A2W: How do you work together?

E.C.: It's a partnership. They don't tell me what to do. They consult with me and then I consult with them. It's a symbiotic, back-and-forth relationship. We make decisions together, because at the end of the day, your representation makes money when you make money.

I know that people say that until they're blue in the face, but it's like I used to have this feeling and I think a lot of actors do where like, "Oh God, I don't want to piss them off because they might drop me." Piss them off.  See if they drop you, and if they drop you that easily then obviously it wasn't a relationship that was solid to begin with.

A2W:Do you have any tips for novices or is there anything you wish someone told you when you first started out in acting?

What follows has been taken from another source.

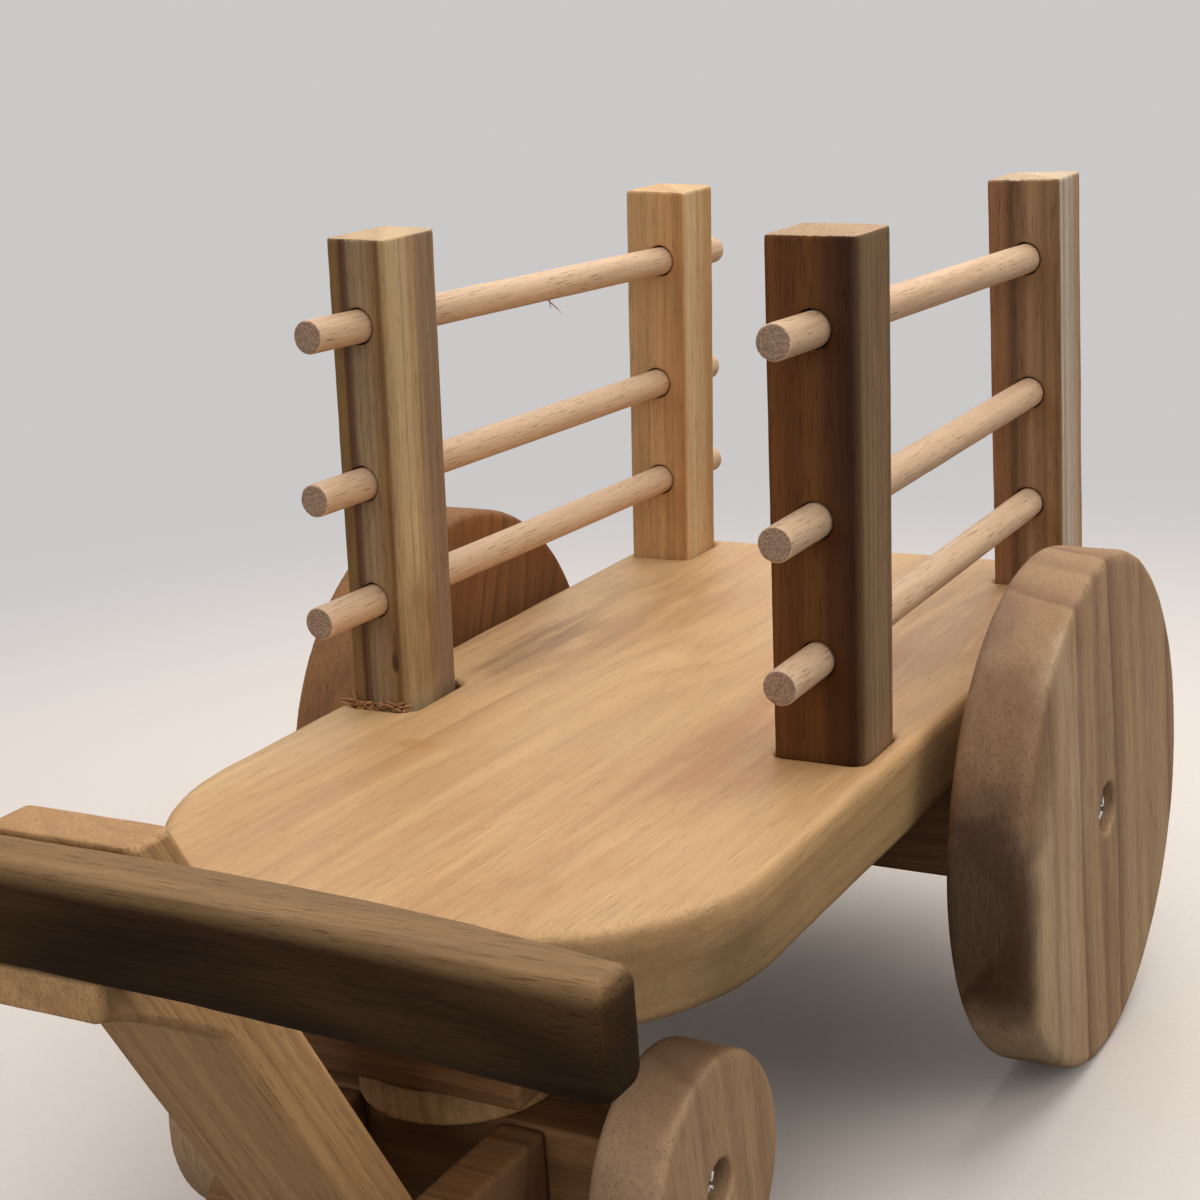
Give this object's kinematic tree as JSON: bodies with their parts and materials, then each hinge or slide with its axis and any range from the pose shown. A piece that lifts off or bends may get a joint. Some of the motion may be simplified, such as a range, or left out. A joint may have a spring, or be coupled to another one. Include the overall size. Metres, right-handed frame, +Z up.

EC: First of all, figure out as soon as possible if your gut is the right direction because everyone will have an opinion about what you need to do. I think that it's important to get as much feedback as possible from people that you respect and trust that don't have an agenda. But at the end of the day, you need to figure out whether or not your radar or your actor barometer is on target.

I know at this point in my career that when my gut tells me something, it is 100 percent always correct and I must go with it. Not everybody has that and so they need to go, "Okay, my barometer is not that strong. I must surround myself with people that I trust that are going to be able to make decisions for me."

I have an actress friend who is a little bit of a train wreck and makes decisions and like 75 percent of them are wrong.  And that's the one that you just really want to go, "You know what?  You should really get new representation and find people who care about you because you can't make decisions."

Like I'm terrible with money. My cell phone bill and my cable gets cut off all the time.  Not because I don't have the money but because I just forget to pay my bills.  So I'm hiring a business manager. I know I can't do that so I'm going to hire someone who can.